Melanie sent me some information, I sent her information.  It turns out that her Preserved Fish DAKIN was the brother of my Paul DAKIN.  Her Hiram DAKIN and my Edward DAKIN were 2nd cousins!

We have joined forces along with Melanie's sister on researching the DAKINs.  It turns out there was one more connection.  My great grandfather Edward DAKIN married Mary Alice SMITH; Fred CHASE (part of the family she is researching) married Mary Alice's sister Clara Wright SMITH.

Definitely a fortuitous e-mail and question and a wonderful Historian who recognized the connection and put us together just as the Town Clerk had done for me years ago!


Monday, August 15, 2011

Edward DAKIN, First Postmaster, South Kent, Connecticut

My great grandfather, Edward DAKIN was postmaster of the So Kent CT post office, I think from 1872 through 1882.
I went back and was reading the post office application paperwork for So. Kent CT.

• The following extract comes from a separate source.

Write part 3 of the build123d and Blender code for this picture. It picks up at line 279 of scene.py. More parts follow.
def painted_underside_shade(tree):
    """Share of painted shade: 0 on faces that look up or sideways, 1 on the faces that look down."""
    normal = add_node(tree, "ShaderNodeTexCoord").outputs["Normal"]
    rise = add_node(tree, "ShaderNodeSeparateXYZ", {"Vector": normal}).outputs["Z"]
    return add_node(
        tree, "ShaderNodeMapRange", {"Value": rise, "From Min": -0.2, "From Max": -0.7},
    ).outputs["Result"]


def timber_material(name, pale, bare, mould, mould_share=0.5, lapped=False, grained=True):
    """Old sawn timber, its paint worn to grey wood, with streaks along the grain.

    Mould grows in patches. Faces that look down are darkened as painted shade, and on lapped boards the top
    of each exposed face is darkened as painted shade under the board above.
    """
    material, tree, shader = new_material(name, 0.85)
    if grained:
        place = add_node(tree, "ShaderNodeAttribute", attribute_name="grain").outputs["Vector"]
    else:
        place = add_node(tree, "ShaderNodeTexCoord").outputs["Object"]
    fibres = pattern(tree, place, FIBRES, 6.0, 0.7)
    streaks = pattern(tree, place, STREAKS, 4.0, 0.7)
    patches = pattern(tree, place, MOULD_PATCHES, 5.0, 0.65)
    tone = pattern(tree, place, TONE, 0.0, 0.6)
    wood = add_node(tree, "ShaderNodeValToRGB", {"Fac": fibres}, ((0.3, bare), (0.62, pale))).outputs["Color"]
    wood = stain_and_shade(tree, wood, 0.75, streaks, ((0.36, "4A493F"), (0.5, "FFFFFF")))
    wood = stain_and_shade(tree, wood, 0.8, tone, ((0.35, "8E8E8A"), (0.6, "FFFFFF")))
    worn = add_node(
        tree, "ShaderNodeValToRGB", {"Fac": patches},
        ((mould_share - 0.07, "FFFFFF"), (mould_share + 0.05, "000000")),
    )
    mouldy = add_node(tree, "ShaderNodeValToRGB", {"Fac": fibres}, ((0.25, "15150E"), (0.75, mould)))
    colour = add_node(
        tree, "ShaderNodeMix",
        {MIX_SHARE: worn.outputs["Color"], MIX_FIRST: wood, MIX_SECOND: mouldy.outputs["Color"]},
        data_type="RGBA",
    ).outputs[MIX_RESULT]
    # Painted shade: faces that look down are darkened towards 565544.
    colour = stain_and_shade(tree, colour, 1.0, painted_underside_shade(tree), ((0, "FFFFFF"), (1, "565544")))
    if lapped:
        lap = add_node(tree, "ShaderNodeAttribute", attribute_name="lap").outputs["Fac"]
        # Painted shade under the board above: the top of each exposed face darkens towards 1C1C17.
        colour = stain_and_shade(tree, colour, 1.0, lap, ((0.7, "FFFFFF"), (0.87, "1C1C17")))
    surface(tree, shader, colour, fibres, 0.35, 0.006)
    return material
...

My reading of the documents:
•23 August 1872, Edward Dakin applies for a new post office to be called South Kent. It is to be located in Kent, Litchfield County, Connecticut. The mail is currently on the Bridgeport CT to Pittsfield MA route arriving 6 days/week. It will be on the Housatonic RR (4 rods away). It is 3 miles from Gaylordsville and 4 miles from Kent, and 2 miles from the Housatonic River. It would serve 300 persons.
Edward Dakin signs it on 31 August 1872 and
Burritt Eaton, postmaster of Kent verifies the application.
•21 April 1884, George Hufcut Sain (?) applies for a new post office at Bulls Bridge. The nearest post office is So Kent which is 2.5 miles away and on the other side is Webotuck NY (2.5 miles). It is near the Housatonic RR (2.75 miles from Mervinsville station where mail is delivered) and the Housatonic River and will serve 130 people. 
It is signed by W. C. Camp, Webotuck NY
Along with the application is a map showing the locations of the Kent, South Kent, Gaylordsville and Webotuck Postoffices.
• 25 August 1898, Fred Chase, responds to the Post Office Dep’t topographer about relative positions of post offices in the area.